Write out exactly the lines that run from the line containing "const joined = motifs.map(asManifold).reduce((sum, m)" through the line containing "bpy.data.objects.remove(obj)"; both end lines belong to the answer.

= GIVEN DATA =
>>>
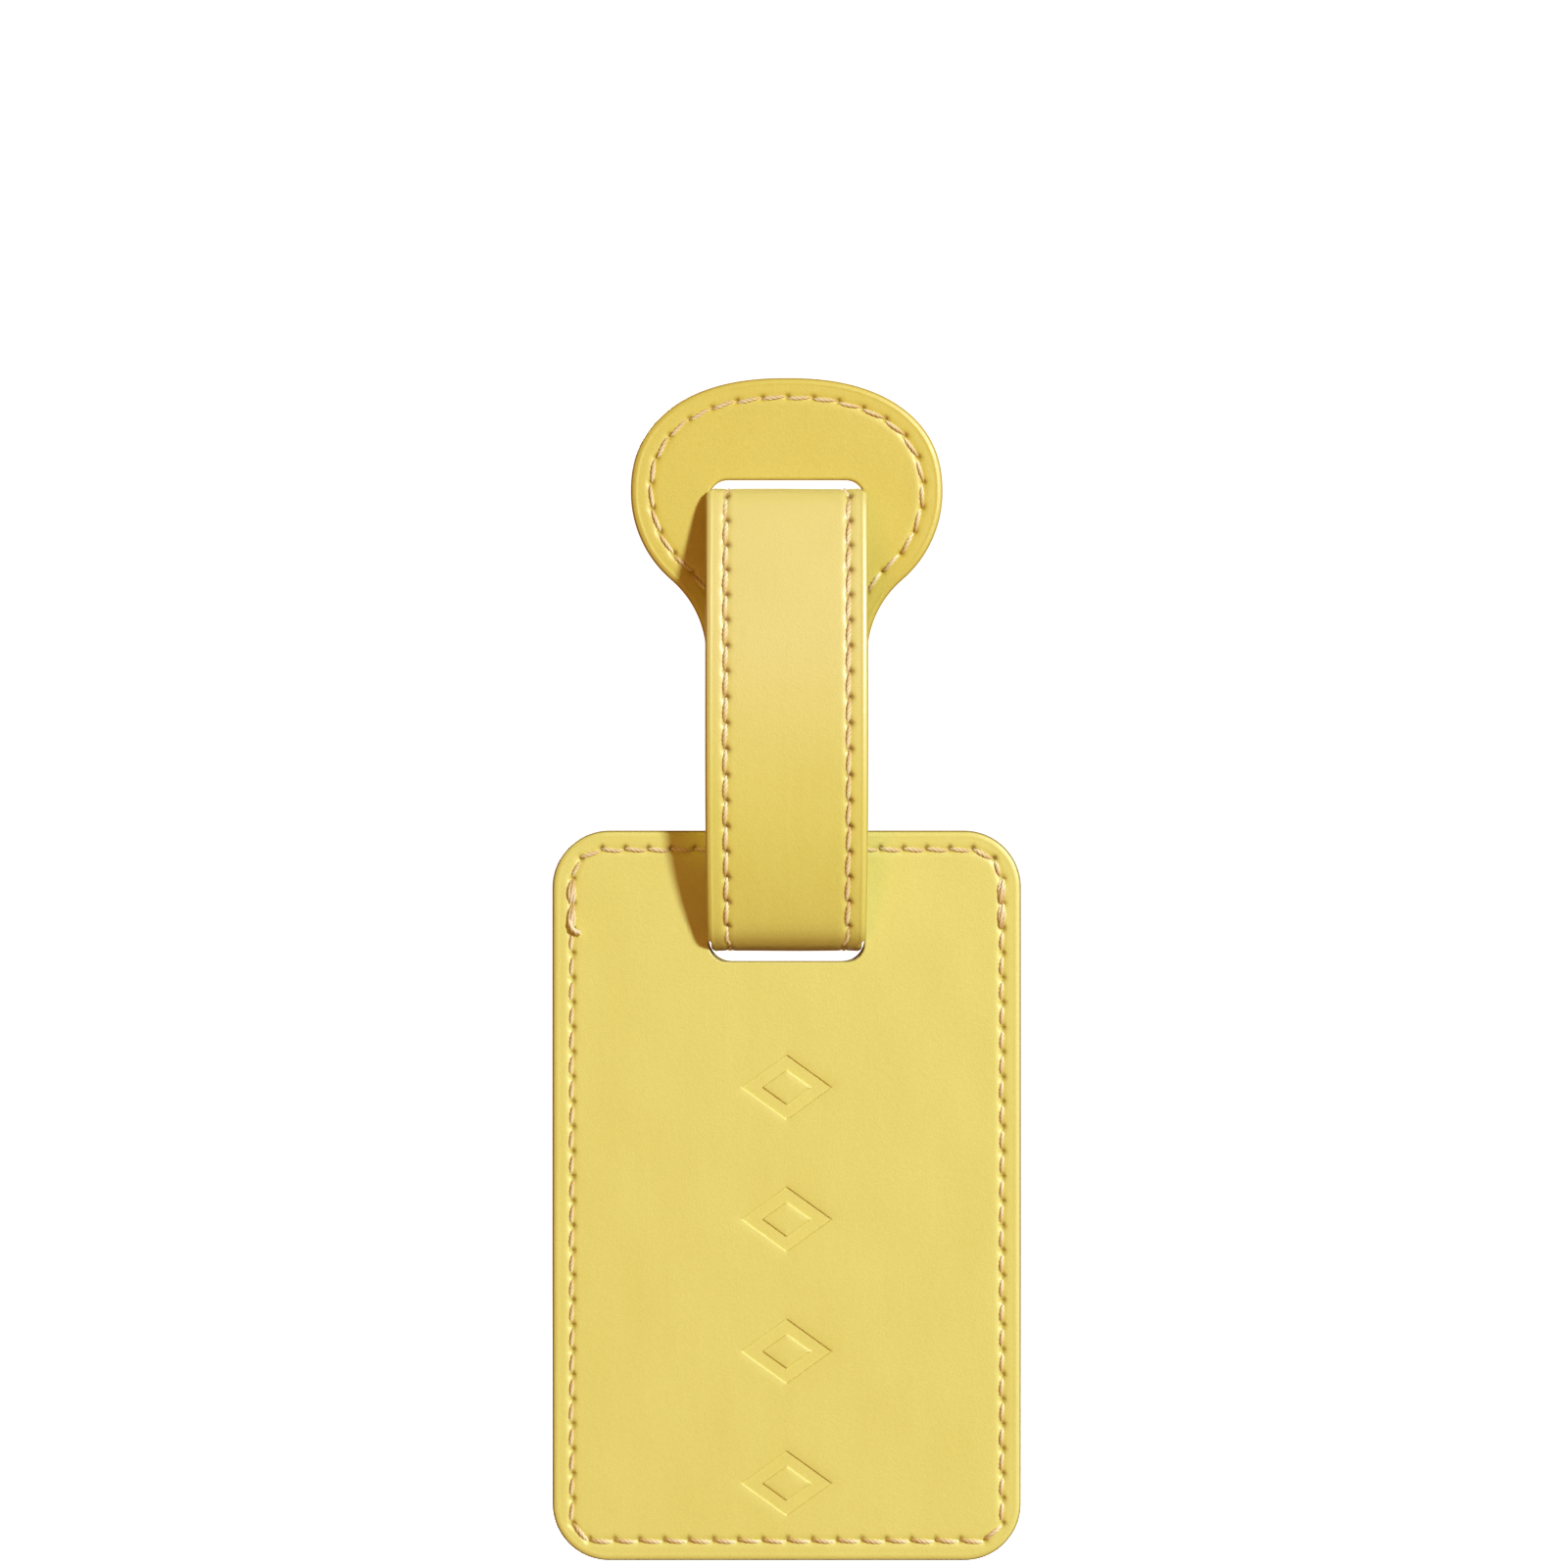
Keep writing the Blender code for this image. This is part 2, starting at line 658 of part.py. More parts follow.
<<<
>>>
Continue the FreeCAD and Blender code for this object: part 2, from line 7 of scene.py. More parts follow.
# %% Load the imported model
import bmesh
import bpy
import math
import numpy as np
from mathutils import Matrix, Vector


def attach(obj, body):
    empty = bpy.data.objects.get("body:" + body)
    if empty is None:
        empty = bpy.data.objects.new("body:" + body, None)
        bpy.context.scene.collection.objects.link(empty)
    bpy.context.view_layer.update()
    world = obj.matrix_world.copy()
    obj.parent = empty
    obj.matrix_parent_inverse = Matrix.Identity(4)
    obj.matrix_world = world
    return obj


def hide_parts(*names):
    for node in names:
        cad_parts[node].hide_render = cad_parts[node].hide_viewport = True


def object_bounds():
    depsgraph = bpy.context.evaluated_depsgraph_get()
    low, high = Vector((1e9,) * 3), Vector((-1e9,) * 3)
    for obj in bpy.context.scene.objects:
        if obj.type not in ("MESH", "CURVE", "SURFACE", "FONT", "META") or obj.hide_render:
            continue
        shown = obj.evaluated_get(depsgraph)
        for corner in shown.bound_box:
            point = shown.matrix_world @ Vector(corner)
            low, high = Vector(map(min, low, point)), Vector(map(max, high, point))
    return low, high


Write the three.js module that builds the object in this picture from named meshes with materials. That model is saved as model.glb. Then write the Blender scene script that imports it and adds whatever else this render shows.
<<<
>>>
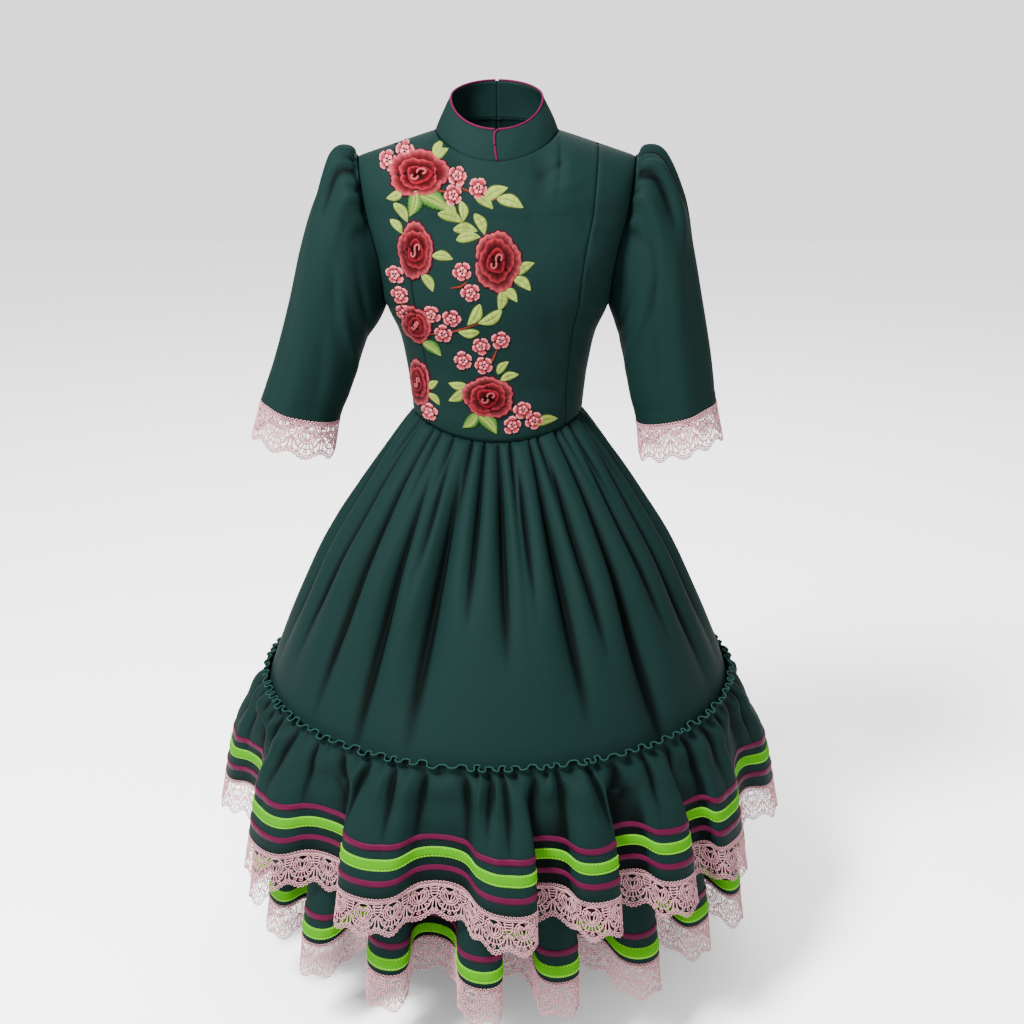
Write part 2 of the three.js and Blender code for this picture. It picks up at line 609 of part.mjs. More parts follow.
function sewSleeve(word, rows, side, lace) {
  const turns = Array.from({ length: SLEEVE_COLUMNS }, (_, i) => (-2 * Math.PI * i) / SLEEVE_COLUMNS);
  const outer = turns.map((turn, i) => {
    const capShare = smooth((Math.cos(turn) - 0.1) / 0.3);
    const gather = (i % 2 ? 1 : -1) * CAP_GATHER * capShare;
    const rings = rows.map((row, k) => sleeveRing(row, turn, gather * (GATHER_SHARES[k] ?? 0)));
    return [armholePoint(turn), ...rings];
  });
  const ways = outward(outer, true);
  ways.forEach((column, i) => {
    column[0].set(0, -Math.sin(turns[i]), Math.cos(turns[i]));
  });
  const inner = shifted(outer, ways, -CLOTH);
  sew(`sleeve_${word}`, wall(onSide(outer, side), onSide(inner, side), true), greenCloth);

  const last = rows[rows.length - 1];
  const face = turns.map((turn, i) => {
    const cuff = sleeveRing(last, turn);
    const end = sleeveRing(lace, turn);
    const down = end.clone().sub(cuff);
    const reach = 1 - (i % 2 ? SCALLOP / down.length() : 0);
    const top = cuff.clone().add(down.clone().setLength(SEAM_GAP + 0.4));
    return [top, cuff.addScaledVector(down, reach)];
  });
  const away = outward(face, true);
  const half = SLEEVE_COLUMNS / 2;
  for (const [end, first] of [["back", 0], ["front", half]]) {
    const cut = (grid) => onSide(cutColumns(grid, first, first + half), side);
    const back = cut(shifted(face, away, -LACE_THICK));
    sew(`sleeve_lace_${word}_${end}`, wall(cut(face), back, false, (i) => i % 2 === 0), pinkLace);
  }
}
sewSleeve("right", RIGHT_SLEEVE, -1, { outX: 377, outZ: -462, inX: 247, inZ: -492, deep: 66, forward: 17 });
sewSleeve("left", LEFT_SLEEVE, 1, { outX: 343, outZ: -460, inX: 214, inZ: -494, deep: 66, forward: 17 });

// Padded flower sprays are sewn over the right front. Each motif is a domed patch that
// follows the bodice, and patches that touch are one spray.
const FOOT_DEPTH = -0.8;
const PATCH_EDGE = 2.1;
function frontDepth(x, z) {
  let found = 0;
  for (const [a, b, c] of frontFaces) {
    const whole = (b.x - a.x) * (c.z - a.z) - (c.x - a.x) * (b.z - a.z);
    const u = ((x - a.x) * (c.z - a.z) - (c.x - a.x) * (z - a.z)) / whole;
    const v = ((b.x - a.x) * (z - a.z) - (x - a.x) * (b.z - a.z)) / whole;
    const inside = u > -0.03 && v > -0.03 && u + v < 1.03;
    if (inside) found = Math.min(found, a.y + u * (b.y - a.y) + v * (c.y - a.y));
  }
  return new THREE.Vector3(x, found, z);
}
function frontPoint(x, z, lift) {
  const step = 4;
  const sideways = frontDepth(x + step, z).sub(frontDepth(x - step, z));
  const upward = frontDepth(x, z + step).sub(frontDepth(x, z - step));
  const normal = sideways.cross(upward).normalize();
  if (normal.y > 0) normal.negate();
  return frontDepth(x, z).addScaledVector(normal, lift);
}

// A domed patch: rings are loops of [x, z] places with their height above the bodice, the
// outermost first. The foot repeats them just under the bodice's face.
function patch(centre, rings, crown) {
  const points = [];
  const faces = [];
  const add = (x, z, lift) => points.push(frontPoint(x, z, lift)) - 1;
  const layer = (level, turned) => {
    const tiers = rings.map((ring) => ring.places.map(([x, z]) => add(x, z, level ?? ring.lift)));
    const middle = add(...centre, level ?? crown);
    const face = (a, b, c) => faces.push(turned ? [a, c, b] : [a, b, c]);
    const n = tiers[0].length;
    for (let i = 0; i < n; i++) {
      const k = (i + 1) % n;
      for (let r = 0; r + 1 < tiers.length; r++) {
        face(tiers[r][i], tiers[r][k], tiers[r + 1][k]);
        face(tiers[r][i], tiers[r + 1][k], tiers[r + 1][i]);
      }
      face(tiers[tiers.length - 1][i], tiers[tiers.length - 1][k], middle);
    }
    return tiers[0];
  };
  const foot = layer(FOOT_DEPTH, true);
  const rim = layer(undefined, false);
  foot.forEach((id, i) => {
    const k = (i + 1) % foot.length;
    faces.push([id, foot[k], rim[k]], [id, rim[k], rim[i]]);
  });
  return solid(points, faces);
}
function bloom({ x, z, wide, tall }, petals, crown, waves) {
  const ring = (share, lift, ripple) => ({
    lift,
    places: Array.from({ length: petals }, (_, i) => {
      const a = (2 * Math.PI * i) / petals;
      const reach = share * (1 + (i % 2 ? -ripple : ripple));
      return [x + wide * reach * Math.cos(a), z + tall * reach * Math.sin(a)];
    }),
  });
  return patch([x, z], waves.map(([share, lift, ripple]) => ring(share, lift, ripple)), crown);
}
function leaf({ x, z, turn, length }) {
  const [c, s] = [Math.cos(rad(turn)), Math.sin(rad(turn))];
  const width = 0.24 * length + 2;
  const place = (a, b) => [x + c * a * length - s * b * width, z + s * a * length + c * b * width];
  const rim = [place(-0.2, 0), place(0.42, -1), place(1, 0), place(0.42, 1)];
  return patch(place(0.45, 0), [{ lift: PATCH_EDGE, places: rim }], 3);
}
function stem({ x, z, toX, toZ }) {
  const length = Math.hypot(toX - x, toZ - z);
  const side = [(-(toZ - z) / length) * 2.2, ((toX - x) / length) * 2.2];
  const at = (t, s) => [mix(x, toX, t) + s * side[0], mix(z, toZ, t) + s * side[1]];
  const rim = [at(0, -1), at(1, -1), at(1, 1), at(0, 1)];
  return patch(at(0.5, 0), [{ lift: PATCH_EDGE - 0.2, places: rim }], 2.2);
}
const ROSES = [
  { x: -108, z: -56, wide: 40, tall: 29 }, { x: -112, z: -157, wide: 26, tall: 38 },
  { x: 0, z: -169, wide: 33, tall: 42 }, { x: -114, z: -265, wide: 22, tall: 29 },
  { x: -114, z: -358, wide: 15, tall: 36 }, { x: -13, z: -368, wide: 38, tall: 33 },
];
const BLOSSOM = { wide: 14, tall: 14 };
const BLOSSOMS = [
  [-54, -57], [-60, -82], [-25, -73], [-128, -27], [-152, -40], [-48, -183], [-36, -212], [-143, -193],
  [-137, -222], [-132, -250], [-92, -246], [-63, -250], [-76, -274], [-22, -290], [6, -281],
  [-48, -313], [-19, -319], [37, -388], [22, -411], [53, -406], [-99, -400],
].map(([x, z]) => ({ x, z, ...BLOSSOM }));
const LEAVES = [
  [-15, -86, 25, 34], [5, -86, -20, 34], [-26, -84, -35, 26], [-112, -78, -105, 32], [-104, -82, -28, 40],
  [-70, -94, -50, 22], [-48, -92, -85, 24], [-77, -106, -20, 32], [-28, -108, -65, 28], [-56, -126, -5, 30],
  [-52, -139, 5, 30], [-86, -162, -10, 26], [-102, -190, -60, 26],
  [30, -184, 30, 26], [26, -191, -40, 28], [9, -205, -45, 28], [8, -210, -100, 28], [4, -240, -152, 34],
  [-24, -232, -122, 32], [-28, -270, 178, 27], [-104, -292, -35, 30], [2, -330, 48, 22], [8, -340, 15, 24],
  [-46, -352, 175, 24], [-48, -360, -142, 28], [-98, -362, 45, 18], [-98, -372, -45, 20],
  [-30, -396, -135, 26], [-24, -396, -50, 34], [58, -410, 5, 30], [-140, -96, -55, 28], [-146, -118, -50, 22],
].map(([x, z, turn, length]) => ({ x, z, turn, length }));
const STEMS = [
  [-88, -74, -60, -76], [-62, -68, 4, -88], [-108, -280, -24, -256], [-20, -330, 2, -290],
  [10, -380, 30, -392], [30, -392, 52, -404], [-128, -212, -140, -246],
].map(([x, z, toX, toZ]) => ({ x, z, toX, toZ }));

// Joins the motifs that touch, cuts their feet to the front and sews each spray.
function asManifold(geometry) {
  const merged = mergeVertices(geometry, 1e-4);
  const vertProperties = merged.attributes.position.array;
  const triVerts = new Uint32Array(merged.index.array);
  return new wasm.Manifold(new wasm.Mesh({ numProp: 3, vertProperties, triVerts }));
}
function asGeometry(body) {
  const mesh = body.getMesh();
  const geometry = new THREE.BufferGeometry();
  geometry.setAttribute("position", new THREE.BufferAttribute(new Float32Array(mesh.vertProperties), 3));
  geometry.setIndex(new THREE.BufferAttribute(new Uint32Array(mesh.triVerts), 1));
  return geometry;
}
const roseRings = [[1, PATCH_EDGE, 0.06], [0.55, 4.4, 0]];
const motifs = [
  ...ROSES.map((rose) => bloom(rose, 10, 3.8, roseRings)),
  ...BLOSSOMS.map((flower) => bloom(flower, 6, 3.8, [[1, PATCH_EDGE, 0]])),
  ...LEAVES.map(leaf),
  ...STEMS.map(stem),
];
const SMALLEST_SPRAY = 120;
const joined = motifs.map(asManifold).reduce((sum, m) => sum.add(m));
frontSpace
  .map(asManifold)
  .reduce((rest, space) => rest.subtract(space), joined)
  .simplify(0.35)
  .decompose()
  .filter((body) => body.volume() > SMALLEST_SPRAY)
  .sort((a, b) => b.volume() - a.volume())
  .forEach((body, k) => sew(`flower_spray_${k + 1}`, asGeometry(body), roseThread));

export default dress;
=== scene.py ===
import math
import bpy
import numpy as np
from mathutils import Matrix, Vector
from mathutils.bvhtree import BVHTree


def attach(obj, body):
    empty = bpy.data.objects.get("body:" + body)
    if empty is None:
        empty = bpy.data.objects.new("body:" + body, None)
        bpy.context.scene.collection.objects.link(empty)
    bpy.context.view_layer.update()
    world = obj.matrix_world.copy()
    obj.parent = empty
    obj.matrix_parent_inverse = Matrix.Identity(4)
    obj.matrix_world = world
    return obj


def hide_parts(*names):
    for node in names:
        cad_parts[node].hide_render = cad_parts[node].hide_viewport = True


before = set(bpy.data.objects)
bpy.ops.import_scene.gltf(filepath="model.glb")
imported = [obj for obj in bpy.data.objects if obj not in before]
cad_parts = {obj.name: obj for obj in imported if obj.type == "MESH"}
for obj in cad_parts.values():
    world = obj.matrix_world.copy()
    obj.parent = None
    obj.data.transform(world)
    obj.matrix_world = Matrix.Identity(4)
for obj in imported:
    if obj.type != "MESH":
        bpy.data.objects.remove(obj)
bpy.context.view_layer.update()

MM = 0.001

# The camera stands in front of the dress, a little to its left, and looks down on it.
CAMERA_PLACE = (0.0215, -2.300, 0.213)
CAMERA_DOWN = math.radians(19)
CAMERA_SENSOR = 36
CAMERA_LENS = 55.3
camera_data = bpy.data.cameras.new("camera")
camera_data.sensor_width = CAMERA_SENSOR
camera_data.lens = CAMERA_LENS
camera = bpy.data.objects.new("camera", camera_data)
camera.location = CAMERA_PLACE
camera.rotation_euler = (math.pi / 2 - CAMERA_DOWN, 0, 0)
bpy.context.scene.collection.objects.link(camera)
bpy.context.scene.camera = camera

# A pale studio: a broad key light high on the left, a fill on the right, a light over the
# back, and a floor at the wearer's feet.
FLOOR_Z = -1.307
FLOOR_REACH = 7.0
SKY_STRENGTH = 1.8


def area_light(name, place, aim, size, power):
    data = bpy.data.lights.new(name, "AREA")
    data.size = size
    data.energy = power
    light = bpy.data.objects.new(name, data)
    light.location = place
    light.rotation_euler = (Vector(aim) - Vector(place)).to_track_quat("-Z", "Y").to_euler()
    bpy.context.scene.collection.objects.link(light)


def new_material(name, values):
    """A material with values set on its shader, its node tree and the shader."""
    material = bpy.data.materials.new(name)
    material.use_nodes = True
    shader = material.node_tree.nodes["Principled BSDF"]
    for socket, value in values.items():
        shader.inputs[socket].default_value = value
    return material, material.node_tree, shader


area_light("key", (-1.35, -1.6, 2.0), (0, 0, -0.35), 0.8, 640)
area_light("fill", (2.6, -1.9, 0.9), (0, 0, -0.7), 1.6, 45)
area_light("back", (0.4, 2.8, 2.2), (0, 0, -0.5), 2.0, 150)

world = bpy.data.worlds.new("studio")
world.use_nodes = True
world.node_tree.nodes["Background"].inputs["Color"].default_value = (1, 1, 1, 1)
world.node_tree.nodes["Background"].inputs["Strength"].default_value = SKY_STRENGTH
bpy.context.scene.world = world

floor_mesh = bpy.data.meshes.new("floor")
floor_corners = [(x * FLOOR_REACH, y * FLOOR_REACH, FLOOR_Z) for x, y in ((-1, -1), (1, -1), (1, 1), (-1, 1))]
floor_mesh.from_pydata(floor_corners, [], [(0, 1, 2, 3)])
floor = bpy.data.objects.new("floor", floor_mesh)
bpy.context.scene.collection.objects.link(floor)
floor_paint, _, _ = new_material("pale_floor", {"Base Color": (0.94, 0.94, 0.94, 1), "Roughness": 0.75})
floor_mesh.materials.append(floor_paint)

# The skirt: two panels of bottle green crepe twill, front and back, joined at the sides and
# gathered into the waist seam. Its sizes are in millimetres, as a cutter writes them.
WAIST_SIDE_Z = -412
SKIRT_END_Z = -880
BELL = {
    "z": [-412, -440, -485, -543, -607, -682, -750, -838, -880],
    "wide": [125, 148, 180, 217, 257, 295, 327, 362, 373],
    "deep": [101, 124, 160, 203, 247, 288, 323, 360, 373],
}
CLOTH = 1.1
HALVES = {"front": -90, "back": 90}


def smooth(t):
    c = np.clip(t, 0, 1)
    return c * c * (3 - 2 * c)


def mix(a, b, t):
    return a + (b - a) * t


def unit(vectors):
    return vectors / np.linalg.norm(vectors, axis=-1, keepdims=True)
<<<
= TASK ANSWER =
const joined = motifs.map(asManifold).reduce((sum, m) => sum.add(m));
frontSpace
  .map(asManifold)
  .reduce((rest, space) => rest.subtract(space), joined)
  .simplify(0.35)
  .decompose()
  .filter((body) => body.volume() > SMALLEST_SPRAY)
  .sort((a, b) => b.volume() - a.volume())
  .forEach((body, k) => sew(`flower_spray_${k + 1}`, asGeometry(body), roseThread));

export default dress;
=== scene.py ===
import math
import bpy
import numpy as np
from mathutils import Matrix, Vector
from mathutils.bvhtree import BVHTree


def attach(obj, body):
    empty = bpy.data.objects.get("body:" + body)
    if empty is None:
        empty = bpy.data.objects.new("body:" + body, None)
        bpy.context.scene.collection.objects.link(empty)
    bpy.context.view_layer.update()
    world = obj.matrix_world.copy()
    obj.parent = empty
    obj.matrix_parent_inverse = Matrix.Identity(4)
    obj.matrix_world = world
    return obj


def hide_parts(*names):
    for node in names:
        cad_parts[node].hide_render = cad_parts[node].hide_viewport = True


before = set(bpy.data.objects)
bpy.ops.import_scene.gltf(filepath="model.glb")
imported = [obj for obj in bpy.data.objects if obj not in before]
cad_parts = {obj.name: obj for obj in imported if obj.type == "MESH"}
for obj in cad_parts.values():
    world = obj.matrix_world.copy()
    obj.parent = None
    obj.data.transform(world)
    obj.matrix_world = Matrix.Identity(4)
for obj in imported:
    if obj.type != "MESH":
        bpy.data.objects.remove(obj)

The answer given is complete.